- _Directions for this task_
Return, unaltered, every line from the beginning of the material below up to and including the one with "finish_joined(copies, name, slot, *nodes)".

- _Provided material_
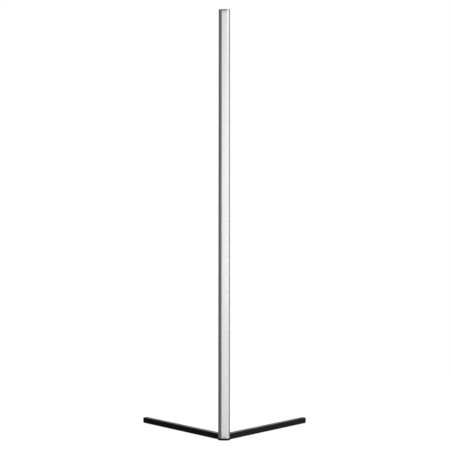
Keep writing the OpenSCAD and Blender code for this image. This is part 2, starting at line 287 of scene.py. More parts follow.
def cut_away(piece, cutter):
    """Takes the cutter's shape out of the piece, and the cutter goes."""
    apply_modifier(piece, "BOOLEAN", operation="DIFFERENCE", object=cutter, solver="EXACT")
    bpy.data.objects.remove(cutter)


def copy_of(piece, name):
    twin = piece.copy()
    twin.data = piece.data.copy()
    twin.name = name
    twin.data.name = name
    bpy.context.scene.collection.objects.link(twin)
    return twin


def join(pieces, name):
    deselect_all()
    for piece in pieces:
        piece.select_set(True)
    bpy.context.view_layer.objects.active = pieces[0]
    bpy.ops.object.join()
    return named(name)


def finish(piece, slot, *nodes, body="lamp"):
    """Gives the piece its finish, attaches it to the body that it moves with, and hides the nodes that it
    stands for.
    """
    piece.data.materials.clear()
    piece.data.materials.append(FINISHES[slot])
    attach(piece, body)
    if nodes:
        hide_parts(*nodes)


def finish_joined(pieces, name, slot, *nodes, sharper_than=SHARP):
    """Joins small pieces of the lamp, shades them and gives them their finish."""
    group = join(pieces, name)
    smooth_shading(group, sharper_than)
    finish(group, slot, *nodes)


def finish_copies(piece, name, places, slot, *nodes):
    """A piece that is modelled once is copied to each place, and the copies are joined."""
    copies = []
    for place in places:
        twin = copy_of(piece, name)
        turn_into_place(twin, place)
        copies.append(twin)
    bpy.data.objects.remove(piece)
    finish_joined(copies, name, slot, *nodes)


def softened_node(node, name, width, slot):
    """A copy of a CAD node, with its flat faces joined up and its edges softened, takes its place."""
    piece = copy_of(frame["nodes"][node], name)
    piece.parent = None
    for key in list(piece.keys()):
        del piece[key]
    select_only(piece)
    select_everything()
    bpy.ops.mesh.remove_doubles(threshold=WELD)
    bpy.ops.mesh.dissolve_limited(angle_limit=math.radians(0.5))
    object_mode()
    bpy.ops.mesh.customdata_custom_splitnormals_clear()
    soften_edges(piece, width)
    finish(piece, slot, node)


# ---- Building materials ----

def add_node(tree, kind, inputs=None, **settings):
    """Adds a node, sets its options, and sets or links its inputs."""
    made = tree.nodes.new(kind)
    for name, value in settings.items():
        setattr(made, name, value)
    for name, value in (inputs or {}).items():
        if isinstance(value, bpy.types.NodeSocket):
            tree.links.new(value, made.inputs[name])
        else:
            made.inputs[name].default_value = value
    return made


def maths(tree, operation, first, second):
    """What a math node makes of two values."""
    return add_node(tree, "ShaderNodeMath", {0: first, 1: second}, operation=operation).outputs[0]


def rescaled(tree, value, low, high, to_low=0.0, to_high=1.0, curve="LINEAR"):
    """A value that runs from low to high, drawn out or pressed together to another range."""
    return add_node(tree, "ShaderNodeMapRange", {
        "Value": value, "From Min": low, "From Max": high, "To Min": to_low, "To Max": to_high,
    }, interpolation_type=curve).outputs[0]


def mixed(tree, share, first, second):
    """The first shader, or as large a share of the second one."""
    return add_node(tree, "ShaderNodeMixShader", {0: share, 1: first, 2: second}).outputs[0]


def object_place(tree):
    return add_node(tree, "ShaderNodeTexCoord").outputs["Object"]


def make_surface_grain():
    """A node group: fine grain, which can be drawn out along the lamp, and broad soft patches."""
    group = bpy.data.node_groups.new("surface_grain", "ShaderNodeTree")
    for name, value in (("Fineness", 2000.0), ("Drawn Out", 1.0), ("Patch Size", 0.1)):
        socket = group.interface.new_socket(name=name, in_out="INPUT", socket_type="NodeSocketFloat")
        socket.default_value = value
    for name in ("Grain", "Patches"):
        group.interface.new_socket(name=name, in_out="OUTPUT", socket_type="NodeSocketFloat")
    given = group.nodes.new("NodeGroupInput")
    result = group.nodes.new("NodeGroupOutput")
    place = object_place(group)
    shorter = maths(group, "DIVIDE", 1.0, given.outputs["Drawn Out"])
    stretch = add_node(group, "ShaderNodeCombineXYZ", {"X": 1.0, "Y": 1.0, "Z": shorter})
    drawn = add_node(group, "ShaderNodeVectorMath", {0: place, 1: stretch.outputs[0]}, operation="MULTIPLY")
    grain = add_node(group, "ShaderNodeTexNoise", {
        "Vector": drawn.outputs[0], "Scale": given.outputs["Fineness"], "Detail": 3.0, "Roughness": 0.6,
    })
    per_metre = maths(group, "DIVIDE", 1.0, given.outputs["Patch Size"])
    broad = add_node(group, "ShaderNodeTexNoise", {
        "Vector": place, "Scale": per_metre, "Detail": 2.0, "Roughness": 0.5,
    })
    patches = rescaled(group, broad.outputs["Fac"], 0.35, 0.65, curve="SMOOTHSTEP")
    group.links.new(grain.outputs["Fac"], result.inputs["Grain"])
    group.links.new(patches, result.inputs["Patches"])
    return group


SURFACE_GRAIN = make_surface_grain()


def scaled(colour, factor):
    return [min(1.0, channel * factor) for channel in colour] + [1.0]


def grained_finish(colour, roughness, fineness, depth, patch, colour_swing,
                   drawn_out=1.0, roughness_swing=0.06, metallic=0.0, gloss=0.5):
    """A finish with its own grain: colour and roughness drift with it, and it lifts the surface."""
    material = bpy.data.materials.new("finish")
    material.use_nodes = True
    tree = material.node_tree
    shader = tree.nodes["Principled BSDF"]
    grain = add_node(tree, "ShaderNodeGroup", node_tree=SURFACE_GRAIN)
    grain.inputs["Fineness"].default_value = fineness
    grain.inputs["Drawn Out"].default_value = drawn_out
    grain.inputs["Patch Size"].default_value = patch
    both = maths(tree, "ADD", grain.outputs["Grain"], grain.outputs["Patches"])
    tint = rescaled(tree, both, 0.3, 1.5)
    paint = add_node(tree, "ShaderNodeValToRGB", {"Fac": tint})
    paint.color_ramp.elements[0].color = scaled(colour, 1 - colour_swing)
    paint.color_ramp.elements[1].color = scaled(colour, 1 + colour_swing)
    rough = rescaled(tree, tint, 0.0, 1.0, roughness - roughness_swing, roughness + roughness_swing)
    lift = add_node(tree, "ShaderNodeBump", {
        "Height": grain.outputs["Grain"], "Strength": 1.0, "Distance": depth,
    })
    tree.links.new(paint.outputs["Color"], shader.inputs["Base Color"])
    tree.links.new(rough, shader.inputs["Roughness"])
    tree.links.new(lift.outputs["Normal"], shader.inputs["Normal"])
    shader.inputs["Metallic"].default_value = metallic
    shader.inputs["Specular IOR Level"].default_value = gloss
    return material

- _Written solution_
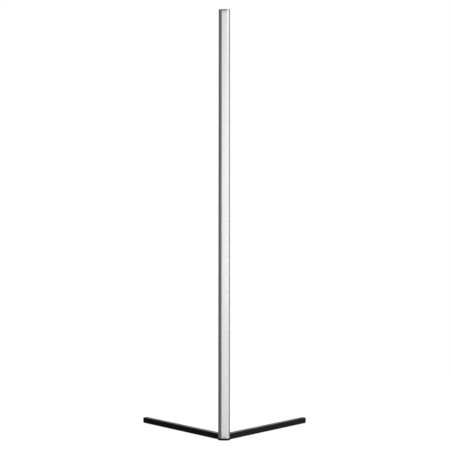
Keep writing the OpenSCAD and Blender code for this image. This is part 2, starting at line 287 of scene.py. More parts follow.
def cut_away(piece, cutter):
    """Takes the cutter's shape out of the piece, and the cutter goes."""
    apply_modifier(piece, "BOOLEAN", operation="DIFFERENCE", object=cutter, solver="EXACT")
    bpy.data.objects.remove(cutter)


def copy_of(piece, name):
    twin = piece.copy()
    twin.data = piece.data.copy()
    twin.name = name
    twin.data.name = name
    bpy.context.scene.collection.objects.link(twin)
    return twin


def join(pieces, name):
    deselect_all()
    for piece in pieces:
        piece.select_set(True)
    bpy.context.view_layer.objects.active = pieces[0]
    bpy.ops.object.join()
    return named(name)


def finish(piece, slot, *nodes, body="lamp"):
    """Gives the piece its finish, attaches it to the body that it moves with, and hides the nodes that it
    stands for.
    """
    piece.data.materials.clear()
    piece.data.materials.append(FINISHES[slot])
    attach(piece, body)
    if nodes:
        hide_parts(*nodes)


def finish_joined(pieces, name, slot, *nodes, sharper_than=SHARP):
    """Joins small pieces of the lamp, shades them and gives them their finish."""
    group = join(pieces, name)
    smooth_shading(group, sharper_than)
    finish(group, slot, *nodes)


def finish_copies(piece, name, places, slot, *nodes):
    """A piece that is modelled once is copied to each place, and the copies are joined."""
    copies = []
    for place in places:
        twin = copy_of(piece, name)
        turn_into_place(twin, place)
        copies.append(twin)
    bpy.data.objects.remove(piece)
    finish_joined(copies, name, slot, *nodes)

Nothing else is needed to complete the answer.